What this task involves. Lift out, unaltered, the lines of the material below between the line holding "to the rim." and the line holding "for node in", counting both.

Dataset excerpt.
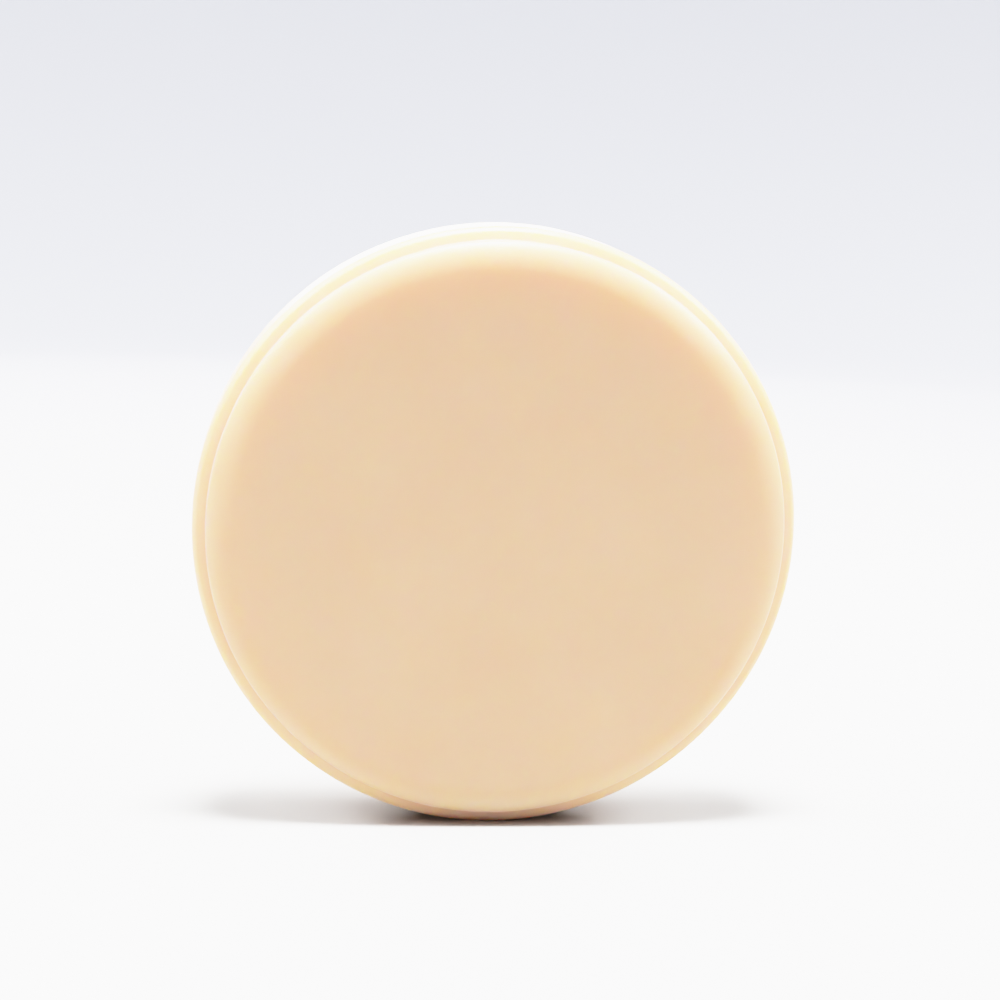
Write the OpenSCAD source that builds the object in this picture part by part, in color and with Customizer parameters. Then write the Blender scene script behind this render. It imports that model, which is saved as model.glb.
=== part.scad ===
// Shaving soap puck: one pressed block of hard milled soap. It stands upright on its
// rim, with its round axis along Y and its front face towards -Y. The origin is on the
// ground under the middle of the puck, and +Z is up. Sizes are in millimetres.
//
// The two faces are alike. Each is a low raised disc with a softly rounded margin. A
// narrow ledge runs round the foot of each raised disc and slopes away to a rounded
// shoulder, and the band between the two shoulders makes the rim. The rim has a small
// flat at the bottom, where the soap bears on the ground, so the puck stands without
// rolling.

/* [Puck] */
// diameter over the rim band
puck_d = 75; // [60:0.5:90]
// thickness from the front face to the back face
puck_t = 13; // [11:0.5:25]

/* [Raised faces] */
// how far the wall of each raised face lies inside the rim band
face_inset = 1.75; // [1.5:0.05:3]
// height of each raised face above the ledge at its foot
face_h = 1.9; // [1.75:0.05:3]
// radius of the wide soft margin round each face
margin_r = 5; // [1:0.1:5.5]
// steepest slope that the soft margin reaches, in degrees
margin_slope = 40; // [20:1:40]
// radius of the small firm edge outside the soft margin
edge_r = 0.6; // [0.2:0.05:0.7]

/* [Rim band] */
// how steeply the ledge at the foot of each raised face slopes away, in degrees
ledge_slope = 25; // [0:1:30]
// rounding of the rim band's two shoulders
shoulder_r = 1.4; // [0.5:0.05:1.5]
// how much the rim is flattened where the puck stands on it
foot_d = 0.15; // [0.05:0.05:0.4]

/* [Hidden] */
$fn = 180;
puck_r = puck_d / 2;
// radius of the raised face's wall, and the middle of the small edge rounding on it
wall_r = puck_r - face_inset;
edge_x = wall_r - edge_r;
edge_y = margin_r - (margin_r - edge_r) * cos(margin_slope);
// the middle of the soft margin's arc, which runs into the small rounding
margin_x = edge_x - (margin_r - edge_r) * sin(margin_slope);
// the middle of each shoulder rounding, which the sloping ledge runs into
shoulder_x = puck_r - shoulder_r;
ledge_w = shoulder_x + shoulder_r * sin(ledge_slope) - wall_r;
shoulder_y = face_h + ledge_w * tan(ledge_slope) + shoulder_r * cos(ledge_slope);
// degrees from one corner of an arc to the next, at most
arc_step = 9;
// room for the cut that makes the foot to stand clear of the puck
clear = 5;

// Points on a round stretch about (x, y), turning from straight out of the face at 0
// degrees to straight out of the rim at 90.
function arc(x, y, r, from, to) =
  let (steps = ceil((to - from) / arc_step))
  [for (i = [0:steps]) let (a = from + (to - from) * i / steps)
    [x + r * sin(a), y - r * cos(a)]];

// Outline of the front half, from the edge of the flat face to the rim.
front = concat(
  arc(margin_x, margin_r, margin_r, 0, margin_slope),
  arc(edge_x, edge_y, edge_r, margin_slope + arc_step, 90),
  [[wall_r, face_h]],
  arc(shoulder_x, shoulder_y, shoulder_r, ledge_slope, 90)
);

// The same outline for the back half, from the rim to the edge of the flat face.
last = len(front) - 1;
back = [for (i = [last:-1:0]) [front[i].x, puck_t - front[i].y]];

module soap_puck() {
  color([0.94, 0.84, 0.68])
    difference() {
      translate([0, -puck_t / 2, puck_r - foot_d])
        rotate([-90, 0, 0])
          rotate_extrude()
            polygon(concat([[0, 0]], front, back, [[0, puck_t]]));
      translate([-puck_r, -puck_t / 2, -clear])
        cube([puck_d, puck_t, clear]);
    }
}

soap_puck();
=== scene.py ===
"""Looks for the shaving soap puck: the block of soap, a paper sweep, soft studio light
and the camera. Lengths are in metres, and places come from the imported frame."""

import math

import bpy
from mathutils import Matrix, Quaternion, Vector, noise


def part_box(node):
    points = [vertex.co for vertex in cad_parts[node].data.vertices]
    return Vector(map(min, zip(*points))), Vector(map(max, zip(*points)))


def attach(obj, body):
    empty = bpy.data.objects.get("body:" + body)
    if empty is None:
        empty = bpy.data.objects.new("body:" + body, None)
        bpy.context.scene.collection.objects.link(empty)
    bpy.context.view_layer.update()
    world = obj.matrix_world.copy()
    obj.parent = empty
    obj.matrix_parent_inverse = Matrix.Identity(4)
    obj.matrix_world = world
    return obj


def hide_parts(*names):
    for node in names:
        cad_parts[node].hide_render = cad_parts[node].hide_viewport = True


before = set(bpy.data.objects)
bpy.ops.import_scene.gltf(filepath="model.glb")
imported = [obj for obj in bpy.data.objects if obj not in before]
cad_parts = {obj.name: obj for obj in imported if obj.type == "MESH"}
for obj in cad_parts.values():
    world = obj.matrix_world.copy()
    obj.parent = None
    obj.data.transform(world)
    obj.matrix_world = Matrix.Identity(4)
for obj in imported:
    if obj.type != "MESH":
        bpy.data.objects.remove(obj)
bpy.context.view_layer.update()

MM = 0.001

# The puck's outline. Its diameter, thickness and place are read from the frame, and the
# rest repeats the puck's own design.
puck_lo, puck_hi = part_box("soap_puck")
PUCK_R = (puck_hi.x - puck_lo.x) / 2
PUCK_T = puck_hi.y - puck_lo.y
AXIS_Z = puck_hi.z - PUCK_R
FACE_INSET = 1.75 * MM
FACE_H = 1.9 * MM
MARGIN_R = 5.0 * MM
MARGIN_SLOPE = 40
EDGE_R = 0.6 * MM
GROOVE_R = 0.3 * MM
LEDGE_SLOPE = 25
SHOULDER_R = 1.4 * MM
AXIS_POINT = Vector((0, 0, AXIS_Z))
PUCK_SEGMENTS = 288
SWEEP_SEGMENTS = 128


def arc(x, y, r, start, stop, steps, skip=0):
    """Points (radius, depth) round a corner whose middle is at (x, y). The angle is 0
    straight out of the front face and 90 straight out of the rim."""
    points = []
    for i in range(skip, steps + 1):
        a = math.radians(start + (stop - start) * i / steps)
        points.append((x + r * math.sin(a), y - r * math.cos(a)))
    return points


def half_outline():
    """The front half of the outline, from the face's middle to the rim's middle."""
    wall = PUCK_R - FACE_INSET
    edge_x = wall - EDGE_R
    margin = math.radians(MARGIN_SLOPE)
    edge_y = MARGIN_R - (MARGIN_R - EDGE_R) * math.cos(margin)
    margin_x = edge_x - (MARGIN_R - EDGE_R) * math.sin(margin)
    ledge = math.radians(LEDGE_SLOPE)
    shoulder_x = PUCK_R - SHOULDER_R
    ledge_w = shoulder_x + SHOULDER_R * math.sin(ledge) - wall
    shoulder_y = FACE_H + ledge_w * math.tan(ledge) + SHOULDER_R * math.cos(ledge)
    groove_x = wall + GROOVE_R
    groove_y = FACE_H + GROOVE_R * math.tan(ledge) - GROOVE_R / math.cos(ledge)
    band = PUCK_T / 2 - shoulder_y
    face_rings = 24
    margin_steps = 14
    edge_steps = 8
    groove_steps = 6
    shoulder_steps = 12
    band_rings = 4

    outline = [(margin_x * i / face_rings, 0) for i in range(face_rings)]
    outline += arc(margin_x, MARGIN_R, MARGIN_R, 0, MARGIN_SLOPE, margin_steps)
    outline += arc(edge_x, edge_y, EDGE_R, MARGIN_SLOPE, 90, edge_steps, skip=1)
    outline += arc(groove_x, groove_y, GROOVE_R, 270, 180 + LEDGE_SLOPE, groove_steps)
    outline += arc(shoulder_x, shoulder_y, SHOULDER_R, LEDGE_SLOPE, 90, shoulder_steps)
    outline += [(PUCK_R, shoulder_y + band * i / band_rings) for i in range(1, band_rings + 1)]
    return outline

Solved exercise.
// Outline of the front half, from the edge of the flat face to the rim.
front = concat(
  arc(margin_x, margin_r, margin_r, 0, margin_slope),
  arc(edge_x, edge_y, edge_r, margin_slope + arc_step, 90),
  [[wall_r, face_h]],
  arc(shoulder_x, shoulder_y, shoulder_r, ledge_slope, 90)
);

// The same outline for the back half, from the rim to the edge of the flat face.
last = len(front) - 1;
back = [for (i = [last:-1:0]) [front[i].x, puck_t - front[i].y]];

module soap_puck() {
  color([0.94, 0.84, 0.68])
    difference() {
      translate([0, -puck_t / 2, puck_r - foot_d])
        rotate([-90, 0, 0])
          rotate_extrude()
            polygon(concat([[0, 0]], front, back, [[0, puck_t]]));
      translate([-puck_r, -puck_t / 2, -clear])
        cube([puck_d, puck_t, clear]);
    }
}

soap_puck();
=== scene.py ===
"""Looks for the shaving soap puck: the block of soap, a paper sweep, soft studio light
and the camera. Lengths are in metres, and places come from the imported frame."""

import math

import bpy
from mathutils import Matrix, Quaternion, Vector, noise


def part_box(node):
    points = [vertex.co for vertex in cad_parts[node].data.vertices]
    return Vector(map(min, zip(*points))), Vector(map(max, zip(*points)))


def attach(obj, body):
    empty = bpy.data.objects.get("body:" + body)
    if empty is None:
        empty = bpy.data.objects.new("body:" + body, None)
        bpy.context.scene.collection.objects.link(empty)
    bpy.context.view_layer.update()
    world = obj.matrix_world.copy()
    obj.parent = empty
    obj.matrix_parent_inverse = Matrix.Identity(4)
    obj.matrix_world = world
    return obj


def hide_parts(*names):
    for node in names:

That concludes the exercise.